Welcome back to Part Two of “How To Work Your Contacts”! With any luck, you’ve checked out Part One and got your assets all set up! So let’s dive in!
So you’ve got yourself some shiny new contacts and want to make them work for you. How do you do it? How do you ask them to keep you in mind for their next project? Or how do you ask them to read your script? The following is my opinion and you’re NOT going to like it.
Asking someone for a favor, especially when you’ve just met them, is just no good. To be truthful, it tends to make people feel really uncomfortable. Since I’ve been in Los Angeles, I’ve found that, contrary to the scary Hollywood tales, people are generally very nice. Most casting directors/producers/agents/directors are looking for great talent and are super excited when they find it.
People want to help you and they don’t want to hurt your feelings. So, when you ask them for help, and for whatever reason, they don’t want to, things get awkward.
Here are a few reasons they may not want to help you. Hold on to your pants, because we’re gonna get real!
They may not actually have the ability to help.
I have a friend that works as a casting assistant and she has complained to me that so many people kiss up to her to get an audition. Yet, she has absolutely no power to do that for them.
They may not have time to help.
Every time you want someone to “meet with you for coffee” or read your feature length script, it’s costs them time. And time is precious. Personally, I read at an average speed. So, at best, it’s going to take me 45 minutes to read your feature. Not to mention call or write back with thoughts or notes. Not everyone is willing to gamble that time on someone they hardly know.
Side note: I don’t think you should never ask someone for coffee! Just understand, if the person is quite a few tiers above you, they may just not have time – you’re probably not the only one asking.
They may not want to “waste” a favor on you.
Full disclosure: I’ve asked for another actor to refer me to their agent before. It didn’t work. And I’ve had many actors ask for a referral to mine. Now, I don’t blame anyone for asking, I get it. But, I want my referrals to really mean something. So, when I call my manager and ask for him to look at someone, he’ll know to listen. If I did it every time someone asked, I’d start to get annoying pretty fast.
They might not like you. ?
EESH! That one was rough!
Listen, I don’t like to dislike people. But some people make themselves easy to dislike. Try to limit your negative Facebook posts. Choose wisely about when to get political. And just be a nice, positive person as much as you can. People like to help people they LIKE! I remember a few years back, I was interning at my agent’s office. My job was to open all of the actors headshot submissions, toss the ones that were not stapled together or were black & white, and organize the pile. While opening envelopes, I came upon the headshot of a girl who had been my scene partner in acting class years ago. I hadn’t spoken to her since then, but I remember she was nice. I happily put her headshot on the top of the pile with a post-it note that read “She’s a great actress.” To this day, I’ve never seen or heard from her and have no idea if she ever got a meeting. But I helped her because I liked her.
They may not be interested in what you’re selling .

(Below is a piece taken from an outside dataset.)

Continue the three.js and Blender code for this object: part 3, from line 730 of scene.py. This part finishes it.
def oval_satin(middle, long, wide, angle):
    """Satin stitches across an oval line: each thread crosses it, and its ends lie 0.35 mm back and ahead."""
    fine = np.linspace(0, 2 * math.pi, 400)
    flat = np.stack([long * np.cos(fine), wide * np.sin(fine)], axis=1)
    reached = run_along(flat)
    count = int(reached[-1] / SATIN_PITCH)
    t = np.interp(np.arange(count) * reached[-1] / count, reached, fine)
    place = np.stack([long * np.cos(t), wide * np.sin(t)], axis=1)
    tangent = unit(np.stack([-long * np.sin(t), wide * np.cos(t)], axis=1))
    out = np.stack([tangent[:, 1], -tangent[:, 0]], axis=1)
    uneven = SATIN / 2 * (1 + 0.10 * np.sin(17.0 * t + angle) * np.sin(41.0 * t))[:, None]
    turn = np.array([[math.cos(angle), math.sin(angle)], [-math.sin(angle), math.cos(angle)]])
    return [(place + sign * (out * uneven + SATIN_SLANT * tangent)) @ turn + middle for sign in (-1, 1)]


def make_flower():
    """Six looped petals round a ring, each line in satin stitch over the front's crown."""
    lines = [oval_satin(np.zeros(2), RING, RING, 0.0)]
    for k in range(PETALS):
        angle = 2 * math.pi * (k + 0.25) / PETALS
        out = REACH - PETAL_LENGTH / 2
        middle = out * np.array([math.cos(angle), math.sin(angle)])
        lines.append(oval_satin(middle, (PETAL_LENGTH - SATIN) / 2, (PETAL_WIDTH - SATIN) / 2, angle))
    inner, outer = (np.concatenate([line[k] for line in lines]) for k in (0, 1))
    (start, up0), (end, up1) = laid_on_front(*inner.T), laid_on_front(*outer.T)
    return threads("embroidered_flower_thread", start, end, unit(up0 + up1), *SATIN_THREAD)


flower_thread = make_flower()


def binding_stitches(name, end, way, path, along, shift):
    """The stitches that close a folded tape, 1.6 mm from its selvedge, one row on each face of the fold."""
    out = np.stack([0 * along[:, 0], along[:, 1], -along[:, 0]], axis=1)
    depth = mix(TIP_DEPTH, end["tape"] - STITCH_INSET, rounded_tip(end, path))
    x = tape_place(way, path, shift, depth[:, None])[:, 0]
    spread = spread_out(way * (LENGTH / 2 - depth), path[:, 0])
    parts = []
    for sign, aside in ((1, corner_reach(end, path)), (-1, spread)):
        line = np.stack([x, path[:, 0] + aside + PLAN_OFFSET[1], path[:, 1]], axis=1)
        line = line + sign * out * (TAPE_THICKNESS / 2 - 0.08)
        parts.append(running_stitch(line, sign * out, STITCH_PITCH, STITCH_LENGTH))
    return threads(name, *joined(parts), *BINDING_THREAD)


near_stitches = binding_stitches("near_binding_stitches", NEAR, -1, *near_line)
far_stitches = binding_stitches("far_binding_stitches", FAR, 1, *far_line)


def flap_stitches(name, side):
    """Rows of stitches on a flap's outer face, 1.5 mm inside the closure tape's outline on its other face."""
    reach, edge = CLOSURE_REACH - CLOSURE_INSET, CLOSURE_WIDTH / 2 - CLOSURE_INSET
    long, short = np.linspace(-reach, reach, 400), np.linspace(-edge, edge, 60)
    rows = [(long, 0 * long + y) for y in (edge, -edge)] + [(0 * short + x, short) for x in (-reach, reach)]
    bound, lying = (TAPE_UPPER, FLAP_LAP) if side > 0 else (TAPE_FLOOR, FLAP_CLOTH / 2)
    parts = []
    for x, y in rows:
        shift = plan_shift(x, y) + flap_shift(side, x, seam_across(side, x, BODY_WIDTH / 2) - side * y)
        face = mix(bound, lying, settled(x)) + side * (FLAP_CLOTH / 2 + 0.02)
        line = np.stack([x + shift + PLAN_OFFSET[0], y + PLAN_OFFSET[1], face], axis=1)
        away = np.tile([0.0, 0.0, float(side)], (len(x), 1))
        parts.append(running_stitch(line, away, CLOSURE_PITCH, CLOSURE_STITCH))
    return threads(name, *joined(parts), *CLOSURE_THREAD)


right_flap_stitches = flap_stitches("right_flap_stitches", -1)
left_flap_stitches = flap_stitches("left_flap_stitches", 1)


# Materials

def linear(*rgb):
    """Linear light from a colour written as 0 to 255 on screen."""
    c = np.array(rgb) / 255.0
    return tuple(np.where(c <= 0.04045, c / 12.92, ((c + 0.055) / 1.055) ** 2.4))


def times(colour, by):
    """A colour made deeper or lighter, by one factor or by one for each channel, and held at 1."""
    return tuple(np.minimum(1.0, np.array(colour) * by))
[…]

This kind of goes with the point above. They may not be a fan of your work. But remember, if you’re trying to please everyone, you’re pleasing no one! Don’t fret, just keep getting better at your respective craft until…

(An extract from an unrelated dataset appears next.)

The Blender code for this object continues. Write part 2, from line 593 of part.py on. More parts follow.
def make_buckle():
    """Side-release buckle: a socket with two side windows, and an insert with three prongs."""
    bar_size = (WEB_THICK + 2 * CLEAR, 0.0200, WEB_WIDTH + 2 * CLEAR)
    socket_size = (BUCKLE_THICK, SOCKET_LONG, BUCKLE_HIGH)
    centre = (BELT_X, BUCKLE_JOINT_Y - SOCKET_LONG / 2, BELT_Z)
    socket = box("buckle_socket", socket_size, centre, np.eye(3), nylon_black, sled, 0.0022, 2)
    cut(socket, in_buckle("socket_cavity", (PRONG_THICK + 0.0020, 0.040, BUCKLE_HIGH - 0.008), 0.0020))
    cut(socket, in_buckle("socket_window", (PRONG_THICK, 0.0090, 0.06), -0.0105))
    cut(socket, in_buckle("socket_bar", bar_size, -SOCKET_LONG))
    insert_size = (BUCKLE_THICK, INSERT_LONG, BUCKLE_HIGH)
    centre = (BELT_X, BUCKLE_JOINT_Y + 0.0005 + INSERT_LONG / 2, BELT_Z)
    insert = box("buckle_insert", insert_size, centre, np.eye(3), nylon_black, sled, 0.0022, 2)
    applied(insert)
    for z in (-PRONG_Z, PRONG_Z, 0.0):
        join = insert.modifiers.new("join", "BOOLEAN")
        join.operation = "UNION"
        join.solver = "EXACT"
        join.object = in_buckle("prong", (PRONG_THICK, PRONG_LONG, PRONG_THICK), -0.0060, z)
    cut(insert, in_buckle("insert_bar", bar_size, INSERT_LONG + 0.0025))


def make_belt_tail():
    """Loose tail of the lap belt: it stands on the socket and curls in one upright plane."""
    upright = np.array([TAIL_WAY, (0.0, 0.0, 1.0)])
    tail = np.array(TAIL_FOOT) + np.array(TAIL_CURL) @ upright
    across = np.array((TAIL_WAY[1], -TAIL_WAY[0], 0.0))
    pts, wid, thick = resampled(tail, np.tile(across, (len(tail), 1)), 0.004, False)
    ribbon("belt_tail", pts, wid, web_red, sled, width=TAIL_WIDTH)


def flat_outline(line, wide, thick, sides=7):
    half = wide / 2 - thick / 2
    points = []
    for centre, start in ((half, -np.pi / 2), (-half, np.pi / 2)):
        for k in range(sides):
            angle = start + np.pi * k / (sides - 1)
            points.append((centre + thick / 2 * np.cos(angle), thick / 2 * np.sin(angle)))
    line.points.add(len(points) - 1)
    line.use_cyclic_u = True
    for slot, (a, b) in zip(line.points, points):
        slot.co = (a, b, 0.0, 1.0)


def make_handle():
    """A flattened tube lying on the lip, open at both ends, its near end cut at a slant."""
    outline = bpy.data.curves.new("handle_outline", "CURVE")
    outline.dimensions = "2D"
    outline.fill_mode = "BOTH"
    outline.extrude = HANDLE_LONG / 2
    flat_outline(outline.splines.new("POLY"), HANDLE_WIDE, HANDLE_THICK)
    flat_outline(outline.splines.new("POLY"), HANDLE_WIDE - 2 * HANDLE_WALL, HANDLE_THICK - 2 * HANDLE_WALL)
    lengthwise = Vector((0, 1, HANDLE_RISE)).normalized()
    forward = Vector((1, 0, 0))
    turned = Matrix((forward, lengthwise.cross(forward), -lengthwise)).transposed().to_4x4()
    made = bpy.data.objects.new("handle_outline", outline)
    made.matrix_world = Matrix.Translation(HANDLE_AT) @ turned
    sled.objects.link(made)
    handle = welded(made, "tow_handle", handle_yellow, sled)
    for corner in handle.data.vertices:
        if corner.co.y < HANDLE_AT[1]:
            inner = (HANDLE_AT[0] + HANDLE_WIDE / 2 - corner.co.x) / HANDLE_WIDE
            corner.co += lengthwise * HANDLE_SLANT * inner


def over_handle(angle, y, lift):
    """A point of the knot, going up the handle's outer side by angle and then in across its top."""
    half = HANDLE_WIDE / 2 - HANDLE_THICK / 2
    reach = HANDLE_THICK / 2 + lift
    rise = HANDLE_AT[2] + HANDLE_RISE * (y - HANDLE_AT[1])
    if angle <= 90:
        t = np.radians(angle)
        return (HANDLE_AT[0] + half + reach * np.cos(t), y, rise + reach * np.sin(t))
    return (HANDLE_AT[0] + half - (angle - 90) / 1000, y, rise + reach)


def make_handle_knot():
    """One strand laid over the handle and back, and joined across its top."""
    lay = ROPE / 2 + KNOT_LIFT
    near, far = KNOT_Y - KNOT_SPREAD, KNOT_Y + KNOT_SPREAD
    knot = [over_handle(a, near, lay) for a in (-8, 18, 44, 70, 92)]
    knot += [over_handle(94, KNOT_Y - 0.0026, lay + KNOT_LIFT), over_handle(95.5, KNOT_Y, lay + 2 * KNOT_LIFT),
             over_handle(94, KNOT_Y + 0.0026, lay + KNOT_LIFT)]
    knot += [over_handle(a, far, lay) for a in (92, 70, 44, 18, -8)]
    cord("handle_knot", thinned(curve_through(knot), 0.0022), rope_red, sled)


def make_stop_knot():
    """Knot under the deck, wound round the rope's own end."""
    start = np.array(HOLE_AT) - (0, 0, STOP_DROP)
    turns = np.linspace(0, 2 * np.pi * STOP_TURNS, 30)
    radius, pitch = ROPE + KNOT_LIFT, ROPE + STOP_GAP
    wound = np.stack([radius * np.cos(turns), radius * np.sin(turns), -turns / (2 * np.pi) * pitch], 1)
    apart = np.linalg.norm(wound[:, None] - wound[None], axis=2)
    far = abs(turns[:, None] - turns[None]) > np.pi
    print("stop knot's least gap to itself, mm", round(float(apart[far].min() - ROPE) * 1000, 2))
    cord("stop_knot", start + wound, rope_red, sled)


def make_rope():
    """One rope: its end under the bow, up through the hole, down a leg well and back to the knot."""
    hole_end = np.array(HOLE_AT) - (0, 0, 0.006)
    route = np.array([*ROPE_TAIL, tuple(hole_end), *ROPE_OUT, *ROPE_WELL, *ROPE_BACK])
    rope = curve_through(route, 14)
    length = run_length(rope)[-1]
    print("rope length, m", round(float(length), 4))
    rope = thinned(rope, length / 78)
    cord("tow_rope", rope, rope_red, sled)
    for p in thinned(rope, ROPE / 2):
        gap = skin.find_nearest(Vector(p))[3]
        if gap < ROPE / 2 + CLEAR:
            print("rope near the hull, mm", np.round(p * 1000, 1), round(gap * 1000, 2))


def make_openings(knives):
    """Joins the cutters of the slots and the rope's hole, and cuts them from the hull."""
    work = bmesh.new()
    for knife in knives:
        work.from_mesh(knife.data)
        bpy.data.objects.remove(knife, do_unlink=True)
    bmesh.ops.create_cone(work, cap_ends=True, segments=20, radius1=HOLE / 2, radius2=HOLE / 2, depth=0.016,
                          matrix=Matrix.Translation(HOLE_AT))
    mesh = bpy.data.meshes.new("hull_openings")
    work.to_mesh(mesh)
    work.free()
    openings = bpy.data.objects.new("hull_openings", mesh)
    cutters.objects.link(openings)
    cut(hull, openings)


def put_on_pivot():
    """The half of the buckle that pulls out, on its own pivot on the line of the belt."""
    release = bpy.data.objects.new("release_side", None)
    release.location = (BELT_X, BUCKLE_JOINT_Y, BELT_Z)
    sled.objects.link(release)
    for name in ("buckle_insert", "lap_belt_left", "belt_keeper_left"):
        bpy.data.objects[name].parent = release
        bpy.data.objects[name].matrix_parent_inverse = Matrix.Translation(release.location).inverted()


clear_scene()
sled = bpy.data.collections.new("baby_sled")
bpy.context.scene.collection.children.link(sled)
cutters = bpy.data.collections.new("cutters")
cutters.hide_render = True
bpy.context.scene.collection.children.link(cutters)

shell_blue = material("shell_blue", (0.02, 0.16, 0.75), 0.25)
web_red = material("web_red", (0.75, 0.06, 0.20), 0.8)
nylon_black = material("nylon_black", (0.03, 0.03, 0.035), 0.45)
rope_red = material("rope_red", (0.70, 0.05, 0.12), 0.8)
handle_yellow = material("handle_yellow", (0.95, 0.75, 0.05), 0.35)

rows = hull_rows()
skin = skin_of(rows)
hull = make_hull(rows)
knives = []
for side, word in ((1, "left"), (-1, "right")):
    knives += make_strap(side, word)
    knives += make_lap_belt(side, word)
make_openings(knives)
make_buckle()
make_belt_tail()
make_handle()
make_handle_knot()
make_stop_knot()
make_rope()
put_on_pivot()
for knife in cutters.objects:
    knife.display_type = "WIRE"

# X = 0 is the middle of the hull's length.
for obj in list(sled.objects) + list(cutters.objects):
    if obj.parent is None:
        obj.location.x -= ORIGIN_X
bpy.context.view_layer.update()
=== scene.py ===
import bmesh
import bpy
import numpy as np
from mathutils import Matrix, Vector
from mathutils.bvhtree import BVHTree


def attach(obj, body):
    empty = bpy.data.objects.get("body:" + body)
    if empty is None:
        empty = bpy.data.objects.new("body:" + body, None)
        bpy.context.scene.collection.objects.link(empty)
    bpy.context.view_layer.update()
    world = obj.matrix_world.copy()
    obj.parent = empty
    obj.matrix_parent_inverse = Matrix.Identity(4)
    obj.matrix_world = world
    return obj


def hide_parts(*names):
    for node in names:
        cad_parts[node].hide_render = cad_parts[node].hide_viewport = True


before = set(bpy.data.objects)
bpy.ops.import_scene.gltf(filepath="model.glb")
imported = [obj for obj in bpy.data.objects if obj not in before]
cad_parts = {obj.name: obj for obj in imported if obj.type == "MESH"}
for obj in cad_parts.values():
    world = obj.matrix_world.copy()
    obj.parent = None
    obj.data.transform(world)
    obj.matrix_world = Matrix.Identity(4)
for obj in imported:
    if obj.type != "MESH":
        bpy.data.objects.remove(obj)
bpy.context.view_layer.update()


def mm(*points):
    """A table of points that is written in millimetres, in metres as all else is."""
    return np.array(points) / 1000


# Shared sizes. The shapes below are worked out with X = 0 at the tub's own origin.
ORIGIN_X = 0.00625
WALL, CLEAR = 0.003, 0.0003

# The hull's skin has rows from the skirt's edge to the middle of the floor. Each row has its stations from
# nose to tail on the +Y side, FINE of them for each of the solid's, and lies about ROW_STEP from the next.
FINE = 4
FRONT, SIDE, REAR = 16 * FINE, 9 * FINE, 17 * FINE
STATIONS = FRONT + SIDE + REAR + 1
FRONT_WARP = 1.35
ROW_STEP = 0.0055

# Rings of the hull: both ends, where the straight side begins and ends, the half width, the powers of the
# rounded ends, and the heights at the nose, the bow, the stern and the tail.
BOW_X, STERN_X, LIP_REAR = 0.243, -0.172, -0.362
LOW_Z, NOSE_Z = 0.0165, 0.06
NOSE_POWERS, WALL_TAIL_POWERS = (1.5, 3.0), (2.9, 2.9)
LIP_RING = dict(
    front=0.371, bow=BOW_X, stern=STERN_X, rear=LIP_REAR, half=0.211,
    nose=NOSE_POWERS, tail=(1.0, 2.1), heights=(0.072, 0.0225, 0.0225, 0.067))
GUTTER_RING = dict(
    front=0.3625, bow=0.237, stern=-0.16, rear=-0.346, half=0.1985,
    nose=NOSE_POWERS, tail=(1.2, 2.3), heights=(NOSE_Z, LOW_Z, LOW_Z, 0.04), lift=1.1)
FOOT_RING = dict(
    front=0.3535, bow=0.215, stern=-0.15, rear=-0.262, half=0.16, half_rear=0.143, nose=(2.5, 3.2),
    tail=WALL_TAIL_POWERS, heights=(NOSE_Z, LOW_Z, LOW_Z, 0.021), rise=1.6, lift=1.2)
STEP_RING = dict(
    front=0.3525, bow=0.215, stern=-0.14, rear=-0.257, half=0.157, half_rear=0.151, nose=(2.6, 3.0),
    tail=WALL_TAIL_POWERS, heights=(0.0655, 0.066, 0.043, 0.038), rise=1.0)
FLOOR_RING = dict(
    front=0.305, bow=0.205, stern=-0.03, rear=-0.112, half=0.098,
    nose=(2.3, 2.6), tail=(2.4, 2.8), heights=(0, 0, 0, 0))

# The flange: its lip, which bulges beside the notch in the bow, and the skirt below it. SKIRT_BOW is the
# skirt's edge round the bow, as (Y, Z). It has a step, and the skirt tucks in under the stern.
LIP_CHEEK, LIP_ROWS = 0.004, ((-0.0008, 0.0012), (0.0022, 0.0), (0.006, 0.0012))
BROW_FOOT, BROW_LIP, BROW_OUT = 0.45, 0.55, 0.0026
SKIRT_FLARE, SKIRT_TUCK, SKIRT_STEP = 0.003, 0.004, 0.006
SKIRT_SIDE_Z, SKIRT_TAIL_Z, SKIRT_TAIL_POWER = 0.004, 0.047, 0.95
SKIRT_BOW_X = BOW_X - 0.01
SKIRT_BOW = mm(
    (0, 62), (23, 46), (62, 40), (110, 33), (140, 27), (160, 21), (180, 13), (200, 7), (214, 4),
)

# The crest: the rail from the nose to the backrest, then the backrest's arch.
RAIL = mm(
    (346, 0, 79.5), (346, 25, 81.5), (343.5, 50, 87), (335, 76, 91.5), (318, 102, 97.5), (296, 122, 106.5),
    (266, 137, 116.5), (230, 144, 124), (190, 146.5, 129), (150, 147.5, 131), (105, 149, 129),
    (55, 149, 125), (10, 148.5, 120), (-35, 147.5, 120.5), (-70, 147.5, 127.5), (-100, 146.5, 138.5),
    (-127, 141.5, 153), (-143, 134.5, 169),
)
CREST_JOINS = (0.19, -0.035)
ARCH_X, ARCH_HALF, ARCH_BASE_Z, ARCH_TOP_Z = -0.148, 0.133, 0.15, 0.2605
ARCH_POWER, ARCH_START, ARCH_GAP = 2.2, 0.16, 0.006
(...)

Someone OFFERS to do you a favor.
This is what you’re working for. The best case scenario is that everything about you, your material, your professionalism, talent and energy all create this perfect storm around you and your contacts OFFER to help you. I am lucky enough to have had this happen to me a handful of times. Unbeknownst to me, a friend or contact has forwarded my info on to someone that could help me…just because.
See, people LOVE helping other people. And people want to help YOU! If someone believes in you, has the time and the ability to help you, they probably will. The number of times I have been asked to refer someone to my agent and did = maybe twice. However, I’ve sneakily given my agents the info of, at least, four actors that I’ve loved. Two of them got meetings. The thing is, I was so excited to help them because I believed in their work and knew they would make me look good. And that will happen for you as long as you keep working on your materials, stay positive and…
Do unto others!
What can YOU do to help your contacts? It’s a great thing to be owed a favor in this town. So, take a moment today to see if there is anything you can do to help someone else out. Maybe you know how to edit and can help someone with their reel. Maybe you can introduce two people that would do really great work together. Whatever it is, come from a place to humility and service and trust that others will notice and do the same. And…
Let people know how they can help.
This may sound contrary to everything I’ve already said, but hold on to your shorts. Saying you’re looking for an agent isn’t asking. Mentioning that you’re so excited to have just finished your comedy pilot is not asking. You’re putting zero obligation on the person you’re telling. And if they want to help you, now they know how!
Lastly, if you do decide that the timing is right for you to approach a contact for a favor, ask once. If they say “no”, trust that they will reach out if they ever change their mind. Resist the urge to keep asking. Be brave enough to drop your ego and ask for feedback on your script/video/reel. They may not have time to give it to you, but if they do, take the parts of it that can help you and ditch the rest. Do not become defensive, just thank them for taking the time to give you their opinion. And then get out there and make more contacts.
That’s it for today. What advice do you have for reaching out to contacts?